• **TASK GOAL**
Look through the data and write out every line with the word "that" in it.
-----
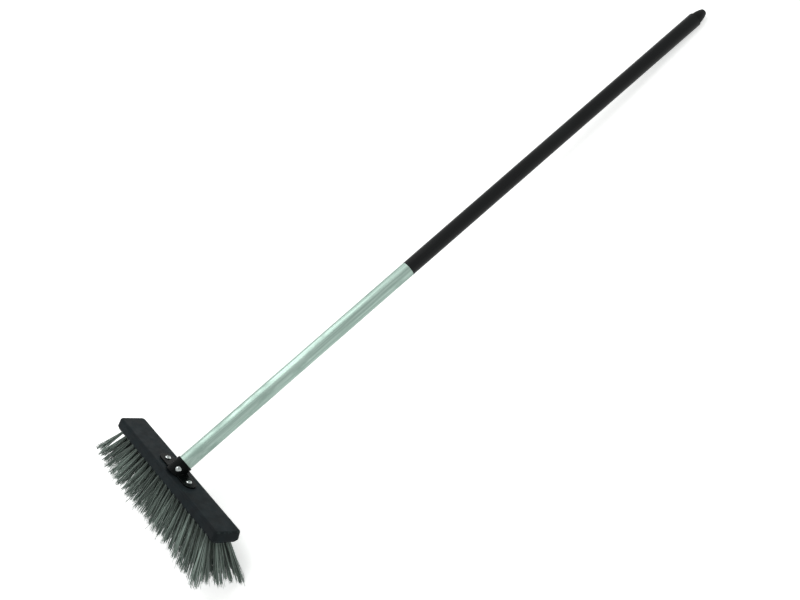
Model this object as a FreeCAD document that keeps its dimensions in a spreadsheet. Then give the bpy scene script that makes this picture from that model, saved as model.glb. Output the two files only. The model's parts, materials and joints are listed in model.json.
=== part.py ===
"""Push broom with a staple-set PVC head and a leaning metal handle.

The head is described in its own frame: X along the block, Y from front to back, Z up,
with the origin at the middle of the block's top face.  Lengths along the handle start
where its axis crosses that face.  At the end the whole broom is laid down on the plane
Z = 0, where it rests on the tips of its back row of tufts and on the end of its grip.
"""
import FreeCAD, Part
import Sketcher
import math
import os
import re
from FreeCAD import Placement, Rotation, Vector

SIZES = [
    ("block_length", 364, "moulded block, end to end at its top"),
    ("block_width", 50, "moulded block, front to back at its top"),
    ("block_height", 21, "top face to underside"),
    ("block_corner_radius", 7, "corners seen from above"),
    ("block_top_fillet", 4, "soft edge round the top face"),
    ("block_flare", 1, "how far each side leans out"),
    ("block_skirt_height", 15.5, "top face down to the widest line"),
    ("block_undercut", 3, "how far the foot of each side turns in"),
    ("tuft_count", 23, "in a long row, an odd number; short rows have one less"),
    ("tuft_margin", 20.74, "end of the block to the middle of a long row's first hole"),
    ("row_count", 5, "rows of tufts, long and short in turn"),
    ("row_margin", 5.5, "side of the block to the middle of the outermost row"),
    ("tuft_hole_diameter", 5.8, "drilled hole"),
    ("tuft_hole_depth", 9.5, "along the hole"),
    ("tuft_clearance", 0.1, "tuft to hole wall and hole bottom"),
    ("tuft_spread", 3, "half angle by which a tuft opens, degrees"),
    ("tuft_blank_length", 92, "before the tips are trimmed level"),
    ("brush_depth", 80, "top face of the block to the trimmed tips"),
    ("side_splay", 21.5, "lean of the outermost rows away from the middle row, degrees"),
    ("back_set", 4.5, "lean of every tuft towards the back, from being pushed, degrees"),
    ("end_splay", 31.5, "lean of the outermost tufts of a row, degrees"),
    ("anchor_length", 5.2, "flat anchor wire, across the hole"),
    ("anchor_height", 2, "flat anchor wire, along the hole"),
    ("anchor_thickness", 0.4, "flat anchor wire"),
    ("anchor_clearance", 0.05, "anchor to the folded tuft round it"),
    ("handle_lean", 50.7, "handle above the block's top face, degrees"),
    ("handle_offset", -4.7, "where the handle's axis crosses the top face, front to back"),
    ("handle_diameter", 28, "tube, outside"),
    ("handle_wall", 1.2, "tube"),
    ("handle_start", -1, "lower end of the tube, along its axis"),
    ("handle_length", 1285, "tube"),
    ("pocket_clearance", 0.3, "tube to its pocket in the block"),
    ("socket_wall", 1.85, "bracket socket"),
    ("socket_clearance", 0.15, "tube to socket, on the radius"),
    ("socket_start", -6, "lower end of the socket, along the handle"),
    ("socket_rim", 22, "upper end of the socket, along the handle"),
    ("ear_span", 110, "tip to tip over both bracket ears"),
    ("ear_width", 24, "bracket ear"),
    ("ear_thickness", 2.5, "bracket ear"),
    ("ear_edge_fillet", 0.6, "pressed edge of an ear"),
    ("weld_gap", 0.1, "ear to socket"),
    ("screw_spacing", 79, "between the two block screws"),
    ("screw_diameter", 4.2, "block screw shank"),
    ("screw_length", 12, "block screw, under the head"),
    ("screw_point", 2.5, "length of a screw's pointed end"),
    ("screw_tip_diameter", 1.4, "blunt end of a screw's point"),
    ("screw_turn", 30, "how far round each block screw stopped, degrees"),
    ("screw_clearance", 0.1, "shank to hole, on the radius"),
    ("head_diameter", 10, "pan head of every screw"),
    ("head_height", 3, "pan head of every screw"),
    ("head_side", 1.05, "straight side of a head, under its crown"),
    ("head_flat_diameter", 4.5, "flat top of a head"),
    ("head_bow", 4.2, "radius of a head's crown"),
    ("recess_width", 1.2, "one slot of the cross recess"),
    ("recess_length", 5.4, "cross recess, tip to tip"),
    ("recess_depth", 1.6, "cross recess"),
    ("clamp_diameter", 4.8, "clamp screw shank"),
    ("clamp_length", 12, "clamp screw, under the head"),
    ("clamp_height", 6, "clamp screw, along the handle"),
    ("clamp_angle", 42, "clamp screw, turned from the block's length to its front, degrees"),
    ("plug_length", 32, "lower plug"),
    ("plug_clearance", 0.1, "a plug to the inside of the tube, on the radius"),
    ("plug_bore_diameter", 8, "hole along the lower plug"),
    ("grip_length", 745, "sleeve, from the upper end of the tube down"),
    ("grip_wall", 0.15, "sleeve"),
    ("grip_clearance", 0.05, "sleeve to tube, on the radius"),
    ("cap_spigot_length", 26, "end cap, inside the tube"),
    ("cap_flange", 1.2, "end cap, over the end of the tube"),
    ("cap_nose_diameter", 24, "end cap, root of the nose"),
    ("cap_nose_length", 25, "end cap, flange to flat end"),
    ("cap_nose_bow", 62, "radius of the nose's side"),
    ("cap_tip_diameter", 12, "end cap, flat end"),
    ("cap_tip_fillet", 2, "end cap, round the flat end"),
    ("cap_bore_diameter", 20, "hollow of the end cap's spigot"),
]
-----
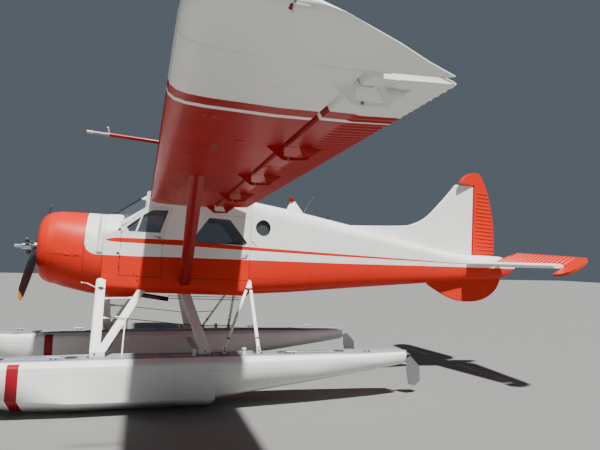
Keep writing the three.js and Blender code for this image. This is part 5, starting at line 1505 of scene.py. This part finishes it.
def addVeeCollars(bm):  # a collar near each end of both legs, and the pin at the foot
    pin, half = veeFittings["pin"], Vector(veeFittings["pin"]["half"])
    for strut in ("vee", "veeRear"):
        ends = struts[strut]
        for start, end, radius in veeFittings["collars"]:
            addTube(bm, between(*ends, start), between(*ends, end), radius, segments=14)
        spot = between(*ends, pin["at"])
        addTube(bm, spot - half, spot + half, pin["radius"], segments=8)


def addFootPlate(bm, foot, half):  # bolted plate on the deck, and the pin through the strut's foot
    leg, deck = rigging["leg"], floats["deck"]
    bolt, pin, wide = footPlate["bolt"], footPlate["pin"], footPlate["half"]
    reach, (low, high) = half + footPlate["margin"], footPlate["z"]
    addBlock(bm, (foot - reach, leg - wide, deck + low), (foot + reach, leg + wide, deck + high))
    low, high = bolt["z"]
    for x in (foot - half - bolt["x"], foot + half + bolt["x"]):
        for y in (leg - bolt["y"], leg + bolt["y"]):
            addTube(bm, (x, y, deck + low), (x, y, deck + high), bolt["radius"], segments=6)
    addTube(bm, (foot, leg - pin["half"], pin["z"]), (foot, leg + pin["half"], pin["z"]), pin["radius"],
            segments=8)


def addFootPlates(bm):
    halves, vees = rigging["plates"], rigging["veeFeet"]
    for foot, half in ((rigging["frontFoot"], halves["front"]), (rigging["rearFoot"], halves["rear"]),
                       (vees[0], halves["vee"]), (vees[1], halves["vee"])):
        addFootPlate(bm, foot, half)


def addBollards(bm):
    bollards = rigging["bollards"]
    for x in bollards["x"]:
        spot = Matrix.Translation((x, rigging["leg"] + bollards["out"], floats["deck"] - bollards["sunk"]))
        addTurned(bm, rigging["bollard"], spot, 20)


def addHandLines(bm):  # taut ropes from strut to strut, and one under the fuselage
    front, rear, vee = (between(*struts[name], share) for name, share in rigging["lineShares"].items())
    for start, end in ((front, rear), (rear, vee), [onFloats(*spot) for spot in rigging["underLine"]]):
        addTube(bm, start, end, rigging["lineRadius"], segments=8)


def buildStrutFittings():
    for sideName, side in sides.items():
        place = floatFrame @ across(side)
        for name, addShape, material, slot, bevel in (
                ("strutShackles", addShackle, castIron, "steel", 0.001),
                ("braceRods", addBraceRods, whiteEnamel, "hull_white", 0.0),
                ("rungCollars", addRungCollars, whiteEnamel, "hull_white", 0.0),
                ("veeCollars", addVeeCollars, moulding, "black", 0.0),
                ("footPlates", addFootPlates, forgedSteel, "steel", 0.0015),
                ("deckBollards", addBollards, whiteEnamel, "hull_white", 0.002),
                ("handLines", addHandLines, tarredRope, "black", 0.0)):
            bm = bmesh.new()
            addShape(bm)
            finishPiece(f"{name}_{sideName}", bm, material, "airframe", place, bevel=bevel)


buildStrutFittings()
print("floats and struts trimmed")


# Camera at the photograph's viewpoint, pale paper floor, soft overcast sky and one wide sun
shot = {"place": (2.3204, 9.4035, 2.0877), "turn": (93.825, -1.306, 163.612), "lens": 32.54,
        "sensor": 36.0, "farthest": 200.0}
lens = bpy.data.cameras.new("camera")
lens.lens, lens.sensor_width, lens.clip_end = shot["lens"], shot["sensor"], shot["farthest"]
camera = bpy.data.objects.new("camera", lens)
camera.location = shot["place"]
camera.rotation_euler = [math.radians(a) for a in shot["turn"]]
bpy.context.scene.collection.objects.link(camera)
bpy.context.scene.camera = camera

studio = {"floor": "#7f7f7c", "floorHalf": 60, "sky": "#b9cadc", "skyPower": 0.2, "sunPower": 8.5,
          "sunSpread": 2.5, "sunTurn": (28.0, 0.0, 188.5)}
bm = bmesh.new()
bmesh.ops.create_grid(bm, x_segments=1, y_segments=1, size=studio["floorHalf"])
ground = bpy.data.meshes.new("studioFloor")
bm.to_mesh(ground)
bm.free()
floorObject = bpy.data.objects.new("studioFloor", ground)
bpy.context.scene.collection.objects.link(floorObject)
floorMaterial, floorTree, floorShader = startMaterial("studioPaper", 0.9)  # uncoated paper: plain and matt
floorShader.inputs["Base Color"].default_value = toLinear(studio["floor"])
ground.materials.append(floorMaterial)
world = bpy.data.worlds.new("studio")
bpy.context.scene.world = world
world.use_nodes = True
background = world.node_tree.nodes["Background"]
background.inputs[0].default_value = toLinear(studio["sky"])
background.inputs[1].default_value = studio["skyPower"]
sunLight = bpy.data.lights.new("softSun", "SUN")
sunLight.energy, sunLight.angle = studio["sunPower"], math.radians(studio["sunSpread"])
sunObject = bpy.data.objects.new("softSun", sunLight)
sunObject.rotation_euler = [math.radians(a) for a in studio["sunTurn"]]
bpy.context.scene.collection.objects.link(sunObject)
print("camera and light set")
-----
• **SOLVED EXERCISE**
Model this object as a FreeCAD document that keeps its dimensions in a spreadsheet. Then give the bpy scene script that makes this picture from that model, saved as model.glb. Output the two files only. The model's parts, materials and joints are listed in model.json.
where its axis crosses that face.  At the end the whole broom is laid down on the plane